> Data:
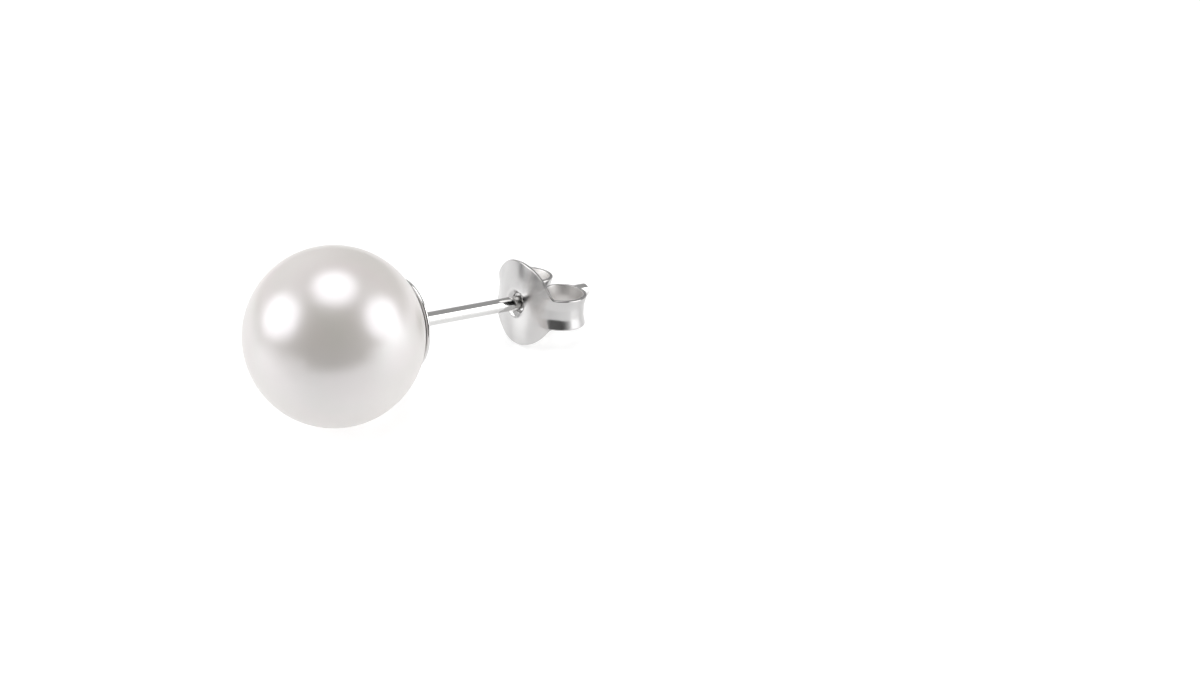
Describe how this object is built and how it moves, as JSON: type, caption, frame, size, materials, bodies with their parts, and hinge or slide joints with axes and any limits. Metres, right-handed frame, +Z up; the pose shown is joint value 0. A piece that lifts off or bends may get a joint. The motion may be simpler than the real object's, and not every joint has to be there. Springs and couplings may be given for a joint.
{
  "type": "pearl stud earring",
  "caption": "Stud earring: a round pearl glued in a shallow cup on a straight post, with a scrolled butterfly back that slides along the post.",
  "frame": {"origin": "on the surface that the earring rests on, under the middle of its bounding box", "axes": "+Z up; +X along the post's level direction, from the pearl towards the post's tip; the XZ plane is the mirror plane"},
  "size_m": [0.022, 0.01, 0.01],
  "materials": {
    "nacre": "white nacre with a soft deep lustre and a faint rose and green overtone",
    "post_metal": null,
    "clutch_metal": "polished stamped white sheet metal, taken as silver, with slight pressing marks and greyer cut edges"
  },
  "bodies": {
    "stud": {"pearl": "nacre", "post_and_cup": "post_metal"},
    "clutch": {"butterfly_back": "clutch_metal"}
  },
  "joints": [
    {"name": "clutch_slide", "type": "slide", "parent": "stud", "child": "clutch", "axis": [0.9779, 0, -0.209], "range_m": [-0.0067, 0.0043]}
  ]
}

> What is asked:
Your task is to reproduce the whole listing exactly.

> Right answer:
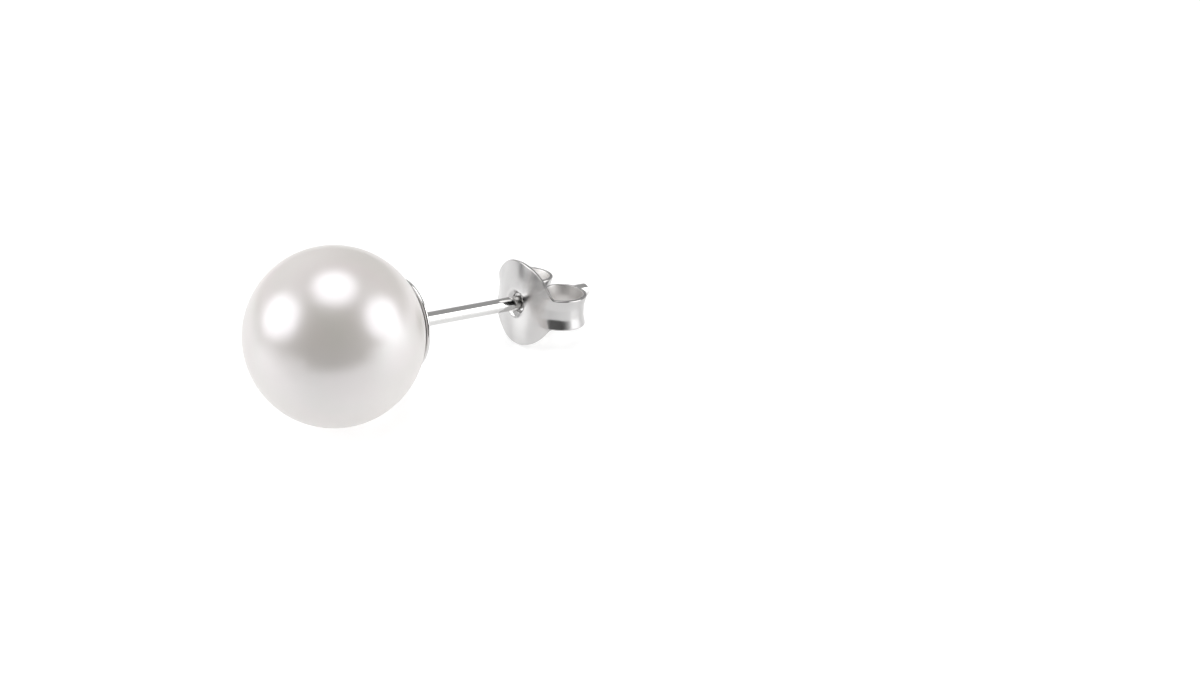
Describe how this object is built and how it moves, as JSON: type, caption, frame, size, materials, bodies with their parts, and hinge or slide joints with axes and any limits. Metres, right-handed frame, +Z up; the pose shown is joint value 0. A piece that lifts off or bends may get a joint. The motion may be simpler than the real object's, and not every joint has to be there. Springs and couplings may be given for a joint.
{
  "type": "pearl stud earring",
  "caption": "Stud earring: a round pearl glued in a shallow cup on a straight post, with a scrolled butterfly back that slides along the post.",
  "frame": {"origin": "on the surface that the earring rests on, under the middle of its bounding box", "axes": "+Z up; +X along the post's level direction, from the pearl towards the post's tip; the XZ plane is the mirror plane"},
  "size_m": [0.022, 0.01, 0.01],
  "materials": {
    "nacre": "white nacre with a soft deep lustre and a faint rose and green overtone",
    "post_metal": null,
    "clutch_metal": "polished stamped white sheet metal, taken as silver, with slight pressing marks and greyer cut edges"
  },
  "bodies": {
    "stud": {"pearl": "nacre", "post_and_cup": "post_metal"},
    "clutch": {"butterfly_back": "clutch_metal"}
  },
  "joints": [
    {"name": "clutch_slide", "type": "slide", "parent": "stud", "child": "clutch", "axis": [0.9779, 0, -0.209], "range_m": [-0.0067, 0.0043]}
  ]
}